Undergraduate researchers who tackled issues related to diversity and conclusion presented their findings Jan. 20 at the second annual Undergraduate Symposium on Diversity: Opportunities and Challenges for the Inclusion of Diversity in Higher Education and Society. The event was organized by the Center for Undergraduate Scholarship and Research, headed by Dr. Cordula Mora. The three top presentations will be honored at a ceremony where the presenters will receive an original glass piece by art faculty member Joel O’Dorisio.

With 45 poster presentations, the event filled the Lenhart Grand Ballroom at the Bowen-Thompson Student Union. The students were eager to share their work, which could have been done as part of a class or as an independent study with faculty.

The issues they studied were often was related to their majors, as in the case of Mary Hemmelgarn, Kaitlin Stankiewicz and Sabrina Weibel, social work majors studying with Hee Soon Lee. For their project, “Mental Health Effect on Children in Foster Care System,” they surveyed 11 Ohio foster care and adoption agencies about the level of mental health services for children in those systems and whether it was believed to be sufficient. The challenges for providing this type of care include long waitlists and access for children in remote rural areas, they found.

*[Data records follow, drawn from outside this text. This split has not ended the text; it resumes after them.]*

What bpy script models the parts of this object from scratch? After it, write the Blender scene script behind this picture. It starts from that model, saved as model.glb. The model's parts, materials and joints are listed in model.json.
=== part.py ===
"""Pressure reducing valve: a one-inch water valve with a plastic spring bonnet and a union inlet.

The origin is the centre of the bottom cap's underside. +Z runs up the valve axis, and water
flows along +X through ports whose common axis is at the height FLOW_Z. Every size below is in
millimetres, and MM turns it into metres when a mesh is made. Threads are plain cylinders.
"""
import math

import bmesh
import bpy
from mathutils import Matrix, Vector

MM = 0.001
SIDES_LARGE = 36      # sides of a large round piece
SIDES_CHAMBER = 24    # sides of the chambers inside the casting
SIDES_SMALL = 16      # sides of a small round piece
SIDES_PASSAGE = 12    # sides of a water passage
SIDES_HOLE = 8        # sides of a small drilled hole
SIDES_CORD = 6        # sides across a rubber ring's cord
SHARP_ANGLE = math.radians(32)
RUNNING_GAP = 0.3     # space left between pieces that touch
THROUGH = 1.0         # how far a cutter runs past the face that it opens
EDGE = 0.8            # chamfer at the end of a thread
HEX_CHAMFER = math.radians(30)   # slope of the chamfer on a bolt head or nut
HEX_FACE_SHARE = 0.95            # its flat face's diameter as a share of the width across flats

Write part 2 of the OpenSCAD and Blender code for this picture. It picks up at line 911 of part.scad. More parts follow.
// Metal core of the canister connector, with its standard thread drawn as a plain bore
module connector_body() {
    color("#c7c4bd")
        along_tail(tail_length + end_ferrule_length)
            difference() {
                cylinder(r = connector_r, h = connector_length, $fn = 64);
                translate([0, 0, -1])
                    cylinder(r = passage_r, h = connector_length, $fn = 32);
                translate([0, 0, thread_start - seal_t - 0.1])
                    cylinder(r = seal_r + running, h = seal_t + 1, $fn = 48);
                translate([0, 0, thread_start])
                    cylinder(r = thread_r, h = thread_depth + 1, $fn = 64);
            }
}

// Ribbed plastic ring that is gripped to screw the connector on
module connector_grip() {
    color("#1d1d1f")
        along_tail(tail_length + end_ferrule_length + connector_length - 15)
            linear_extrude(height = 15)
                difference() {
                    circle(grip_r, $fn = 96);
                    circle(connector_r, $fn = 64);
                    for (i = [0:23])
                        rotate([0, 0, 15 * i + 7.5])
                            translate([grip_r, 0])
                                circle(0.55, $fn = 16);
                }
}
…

“We want to be a voice and an advocate for the kids,” they said.

Likewise, Alexis Kieffer, a junior majoring in social work, was part of a team that looked at “Current Bullying Prevention Programs and Policies in Schools.”

“We wanted to understand what programs and policies are in place, and we found many discrepancies and confusion,” she said. Most worrisome was cyberbullying, which, unlike physical bullying, can’t be seen by classroom teachers but poses serious mental health concerns, Kieffer said. Of the 86 responding school systems, there was lack of clear policy and “most don’t talk about cyberbullying in their policies or give guidelines for acting upon it, and it’s very hard to define and to act upon because it happens outside of school and raises issues of free speech.”

At the other end of the life spectrum are the elderly, who can suffer from misunderstandings about them by younger people. Sophomores Amber Knecht and Victoria Hirsel surveyed BGSU students from different colleges for their project on “Stigma and Older Adults” as part of their Research Methods for the Human Services class taught by Laura Fullenkamp, human services. Team members Knecht, a pre-occupational therapy major, and Hirsel, a gerontology major, found varying levels of stigma attached to older people among the colleges.

“We see this as a steppingstone; could taking a gerontology course lower the level of stigma?” Knecht asked. “We hope this will lead to further research.”